**Data to process:**
=====
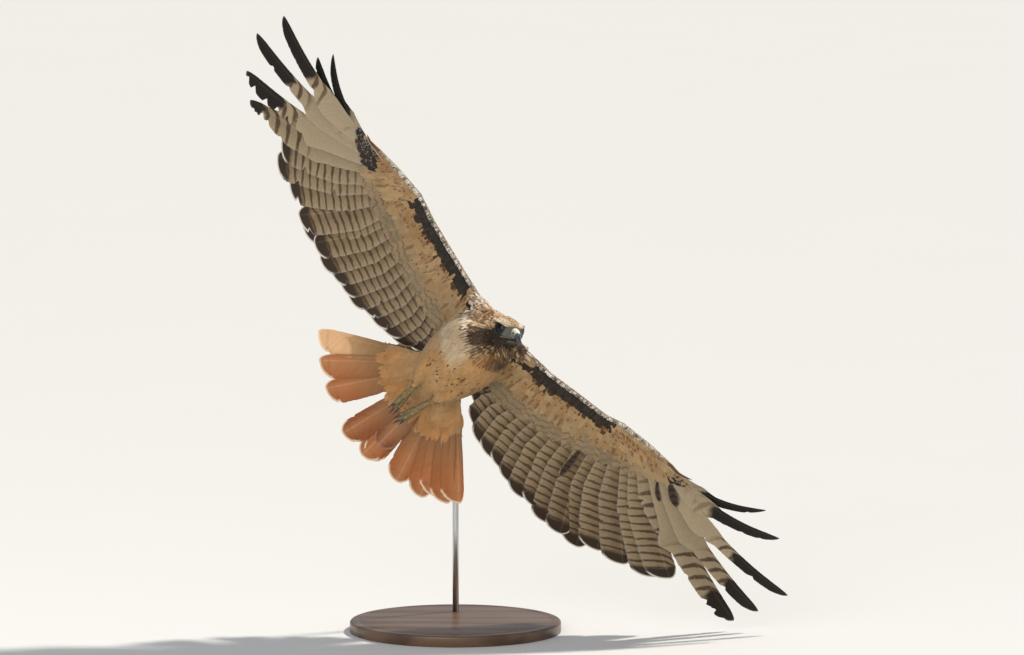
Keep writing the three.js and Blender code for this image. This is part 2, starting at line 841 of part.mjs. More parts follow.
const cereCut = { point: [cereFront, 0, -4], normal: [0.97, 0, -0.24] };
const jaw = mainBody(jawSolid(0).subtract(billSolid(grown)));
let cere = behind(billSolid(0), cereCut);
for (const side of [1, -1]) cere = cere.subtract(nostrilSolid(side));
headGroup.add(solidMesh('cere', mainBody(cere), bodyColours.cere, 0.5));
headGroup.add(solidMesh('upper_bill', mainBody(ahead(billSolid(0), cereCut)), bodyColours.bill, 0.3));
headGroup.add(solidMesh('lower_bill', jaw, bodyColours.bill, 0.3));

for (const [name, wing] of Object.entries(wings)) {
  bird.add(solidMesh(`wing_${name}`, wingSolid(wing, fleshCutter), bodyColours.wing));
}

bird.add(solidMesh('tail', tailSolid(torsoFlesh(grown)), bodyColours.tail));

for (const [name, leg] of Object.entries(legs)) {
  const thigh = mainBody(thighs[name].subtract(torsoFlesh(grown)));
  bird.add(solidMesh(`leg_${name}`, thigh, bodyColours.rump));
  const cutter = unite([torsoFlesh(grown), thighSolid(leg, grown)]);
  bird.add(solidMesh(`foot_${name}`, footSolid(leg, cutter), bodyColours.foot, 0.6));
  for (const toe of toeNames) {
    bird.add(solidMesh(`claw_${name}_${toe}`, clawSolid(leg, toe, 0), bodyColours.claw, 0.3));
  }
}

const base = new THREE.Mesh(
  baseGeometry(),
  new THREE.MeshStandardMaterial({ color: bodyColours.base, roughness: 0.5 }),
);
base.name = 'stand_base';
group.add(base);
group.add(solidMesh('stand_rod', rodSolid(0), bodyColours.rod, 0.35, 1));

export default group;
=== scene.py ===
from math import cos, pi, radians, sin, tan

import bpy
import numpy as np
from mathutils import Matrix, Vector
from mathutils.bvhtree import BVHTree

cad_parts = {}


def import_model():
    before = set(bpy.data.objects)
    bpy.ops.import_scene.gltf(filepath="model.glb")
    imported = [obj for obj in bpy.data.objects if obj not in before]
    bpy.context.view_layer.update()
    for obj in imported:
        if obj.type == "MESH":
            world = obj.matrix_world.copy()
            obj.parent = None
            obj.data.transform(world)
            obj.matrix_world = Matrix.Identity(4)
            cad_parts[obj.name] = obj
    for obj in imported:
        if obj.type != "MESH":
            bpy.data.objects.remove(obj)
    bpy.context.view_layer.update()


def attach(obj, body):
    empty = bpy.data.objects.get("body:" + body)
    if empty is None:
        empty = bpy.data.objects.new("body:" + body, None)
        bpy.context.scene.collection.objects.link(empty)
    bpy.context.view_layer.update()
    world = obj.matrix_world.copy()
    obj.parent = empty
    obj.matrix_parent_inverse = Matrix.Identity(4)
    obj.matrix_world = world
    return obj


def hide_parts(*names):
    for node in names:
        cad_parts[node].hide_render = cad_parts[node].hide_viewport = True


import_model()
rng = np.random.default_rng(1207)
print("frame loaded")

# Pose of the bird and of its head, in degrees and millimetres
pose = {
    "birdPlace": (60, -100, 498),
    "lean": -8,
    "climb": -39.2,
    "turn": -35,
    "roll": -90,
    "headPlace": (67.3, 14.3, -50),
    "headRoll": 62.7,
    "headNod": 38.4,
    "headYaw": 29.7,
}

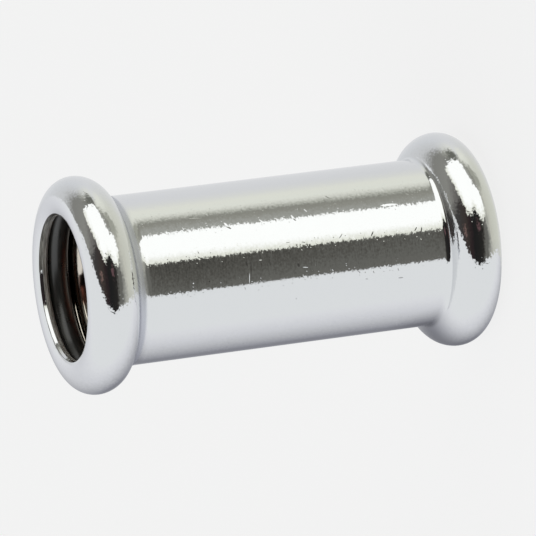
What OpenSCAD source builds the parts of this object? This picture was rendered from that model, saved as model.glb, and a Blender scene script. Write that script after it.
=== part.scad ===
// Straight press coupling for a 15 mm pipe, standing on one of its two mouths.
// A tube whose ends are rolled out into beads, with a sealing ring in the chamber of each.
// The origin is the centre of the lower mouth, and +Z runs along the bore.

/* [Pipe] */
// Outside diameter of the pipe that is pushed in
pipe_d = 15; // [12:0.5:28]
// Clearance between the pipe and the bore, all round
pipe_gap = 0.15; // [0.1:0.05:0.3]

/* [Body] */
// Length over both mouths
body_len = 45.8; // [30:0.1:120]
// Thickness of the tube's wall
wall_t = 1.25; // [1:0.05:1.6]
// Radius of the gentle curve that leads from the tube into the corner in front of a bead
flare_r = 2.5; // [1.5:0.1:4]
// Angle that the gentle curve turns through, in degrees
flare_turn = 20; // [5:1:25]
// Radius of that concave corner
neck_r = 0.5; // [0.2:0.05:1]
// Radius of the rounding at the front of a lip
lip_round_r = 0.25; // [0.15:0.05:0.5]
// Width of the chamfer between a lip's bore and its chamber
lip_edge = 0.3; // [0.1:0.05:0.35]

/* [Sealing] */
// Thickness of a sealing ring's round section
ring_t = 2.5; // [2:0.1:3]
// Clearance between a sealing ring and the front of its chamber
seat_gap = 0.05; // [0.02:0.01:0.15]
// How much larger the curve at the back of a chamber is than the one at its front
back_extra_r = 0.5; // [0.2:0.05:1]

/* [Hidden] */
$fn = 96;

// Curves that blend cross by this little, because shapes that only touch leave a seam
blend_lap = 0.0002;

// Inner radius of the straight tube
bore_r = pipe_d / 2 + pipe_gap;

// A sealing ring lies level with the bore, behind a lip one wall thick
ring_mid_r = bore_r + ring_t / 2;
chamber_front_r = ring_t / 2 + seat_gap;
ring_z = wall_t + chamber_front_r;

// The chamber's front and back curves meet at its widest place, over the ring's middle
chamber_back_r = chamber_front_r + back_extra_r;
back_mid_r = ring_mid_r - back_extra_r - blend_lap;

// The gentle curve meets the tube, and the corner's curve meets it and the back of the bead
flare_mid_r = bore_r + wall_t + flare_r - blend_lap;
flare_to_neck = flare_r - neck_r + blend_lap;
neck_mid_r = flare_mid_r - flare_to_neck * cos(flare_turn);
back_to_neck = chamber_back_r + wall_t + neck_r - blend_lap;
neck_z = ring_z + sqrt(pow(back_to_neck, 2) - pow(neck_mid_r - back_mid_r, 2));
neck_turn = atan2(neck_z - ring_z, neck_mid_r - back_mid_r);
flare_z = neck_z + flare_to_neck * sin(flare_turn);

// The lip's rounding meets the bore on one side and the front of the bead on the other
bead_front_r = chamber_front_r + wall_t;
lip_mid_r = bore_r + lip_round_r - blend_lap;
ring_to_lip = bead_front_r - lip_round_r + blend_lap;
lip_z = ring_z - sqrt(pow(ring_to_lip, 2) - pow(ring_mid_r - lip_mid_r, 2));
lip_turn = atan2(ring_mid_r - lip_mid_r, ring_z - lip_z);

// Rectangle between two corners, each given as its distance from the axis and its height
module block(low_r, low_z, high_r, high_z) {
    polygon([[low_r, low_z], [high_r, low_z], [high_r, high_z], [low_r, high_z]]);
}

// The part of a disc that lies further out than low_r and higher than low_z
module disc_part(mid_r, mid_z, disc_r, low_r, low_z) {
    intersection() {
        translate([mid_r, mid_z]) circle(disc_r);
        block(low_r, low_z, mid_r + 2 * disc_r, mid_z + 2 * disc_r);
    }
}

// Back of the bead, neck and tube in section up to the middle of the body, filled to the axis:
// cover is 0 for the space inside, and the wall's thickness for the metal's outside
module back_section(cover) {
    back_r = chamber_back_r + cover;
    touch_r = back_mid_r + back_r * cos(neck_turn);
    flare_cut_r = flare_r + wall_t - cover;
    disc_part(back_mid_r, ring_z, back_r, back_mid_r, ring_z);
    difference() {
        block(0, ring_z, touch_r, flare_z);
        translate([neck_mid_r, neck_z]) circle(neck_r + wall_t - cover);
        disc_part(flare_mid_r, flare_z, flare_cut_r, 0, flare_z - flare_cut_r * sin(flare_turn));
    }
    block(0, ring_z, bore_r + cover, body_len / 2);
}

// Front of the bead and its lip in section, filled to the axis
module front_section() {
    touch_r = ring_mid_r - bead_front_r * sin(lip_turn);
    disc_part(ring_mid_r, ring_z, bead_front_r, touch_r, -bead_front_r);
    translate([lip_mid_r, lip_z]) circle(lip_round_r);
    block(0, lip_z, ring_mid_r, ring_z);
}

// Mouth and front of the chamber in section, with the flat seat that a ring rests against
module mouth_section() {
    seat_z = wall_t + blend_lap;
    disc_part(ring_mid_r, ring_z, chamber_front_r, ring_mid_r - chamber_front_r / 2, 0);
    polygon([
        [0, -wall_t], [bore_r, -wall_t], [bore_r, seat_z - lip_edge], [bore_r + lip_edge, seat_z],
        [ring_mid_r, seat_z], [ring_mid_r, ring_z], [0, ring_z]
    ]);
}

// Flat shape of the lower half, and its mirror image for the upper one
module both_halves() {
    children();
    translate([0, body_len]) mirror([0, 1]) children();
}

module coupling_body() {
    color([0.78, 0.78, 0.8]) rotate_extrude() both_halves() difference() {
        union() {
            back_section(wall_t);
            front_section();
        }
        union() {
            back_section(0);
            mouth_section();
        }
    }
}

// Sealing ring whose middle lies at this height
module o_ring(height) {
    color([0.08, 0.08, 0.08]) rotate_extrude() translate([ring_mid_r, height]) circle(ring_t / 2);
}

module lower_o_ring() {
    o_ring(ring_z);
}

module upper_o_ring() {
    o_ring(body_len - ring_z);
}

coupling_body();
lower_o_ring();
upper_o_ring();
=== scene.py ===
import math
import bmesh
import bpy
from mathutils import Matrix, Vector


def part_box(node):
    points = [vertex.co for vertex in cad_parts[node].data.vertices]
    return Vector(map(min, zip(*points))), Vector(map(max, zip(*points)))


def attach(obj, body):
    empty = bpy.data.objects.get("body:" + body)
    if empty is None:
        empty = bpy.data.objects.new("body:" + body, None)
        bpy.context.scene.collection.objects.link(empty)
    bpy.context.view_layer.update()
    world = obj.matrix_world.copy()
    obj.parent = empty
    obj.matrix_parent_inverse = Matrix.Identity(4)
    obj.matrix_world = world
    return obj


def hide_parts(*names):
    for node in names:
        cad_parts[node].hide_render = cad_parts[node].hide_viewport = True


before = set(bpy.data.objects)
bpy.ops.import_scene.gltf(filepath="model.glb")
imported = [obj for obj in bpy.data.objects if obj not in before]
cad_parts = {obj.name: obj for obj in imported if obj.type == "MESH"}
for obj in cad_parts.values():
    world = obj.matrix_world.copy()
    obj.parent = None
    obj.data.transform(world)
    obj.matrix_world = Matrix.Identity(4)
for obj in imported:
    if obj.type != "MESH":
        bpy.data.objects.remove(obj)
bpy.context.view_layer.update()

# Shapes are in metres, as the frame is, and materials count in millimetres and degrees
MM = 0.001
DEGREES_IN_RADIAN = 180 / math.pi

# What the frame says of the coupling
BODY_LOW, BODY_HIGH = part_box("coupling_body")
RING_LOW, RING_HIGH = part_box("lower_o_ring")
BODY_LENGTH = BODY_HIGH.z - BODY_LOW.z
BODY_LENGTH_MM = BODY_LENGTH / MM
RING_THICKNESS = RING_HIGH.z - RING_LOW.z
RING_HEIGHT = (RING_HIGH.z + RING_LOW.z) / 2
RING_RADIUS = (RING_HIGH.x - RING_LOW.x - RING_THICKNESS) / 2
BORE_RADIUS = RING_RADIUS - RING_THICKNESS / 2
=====
**Problem description:** Give again the run of lines that opens at the line with "for (const [name, leg]" and closes at the line with "cad_parts[obj.name] = obj", exactly, and only that run.

**Final result:**
for (const [name, leg] of Object.entries(legs)) {
  const thigh = mainBody(thighs[name].subtract(torsoFlesh(grown)));
  bird.add(solidMesh(`leg_${name}`, thigh, bodyColours.rump));
  const cutter = unite([torsoFlesh(grown), thighSolid(leg, grown)]);
  bird.add(solidMesh(`foot_${name}`, footSolid(leg, cutter), bodyColours.foot, 0.6));
  for (const toe of toeNames) {
    bird.add(solidMesh(`claw_${name}_${toe}`, clawSolid(leg, toe, 0), bodyColours.claw, 0.3));
  }
}

const base = new THREE.Mesh(
  baseGeometry(),
  new THREE.MeshStandardMaterial({ color: bodyColours.base, roughness: 0.5 }),
);
base.name = 'stand_base';
group.add(base);
group.add(solidMesh('stand_rod', rodSolid(0), bodyColours.rod, 0.35, 1));

export default group;
=== scene.py ===
from math import cos, pi, radians, sin, tan

import bpy
import numpy as np
from mathutils import Matrix, Vector
from mathutils.bvhtree import BVHTree

cad_parts = {}


def import_model():
    before = set(bpy.data.objects)
    bpy.ops.import_scene.gltf(filepath="model.glb")
    imported = [obj for obj in bpy.data.objects if obj not in before]
    bpy.context.view_layer.update()
    for obj in imported:
        if obj.type == "MESH":
            world = obj.matrix_world.copy()
            obj.parent = None
            obj.data.transform(world)
            obj.matrix_world = Matrix.Identity(4)
            cad_parts[obj.name] = obj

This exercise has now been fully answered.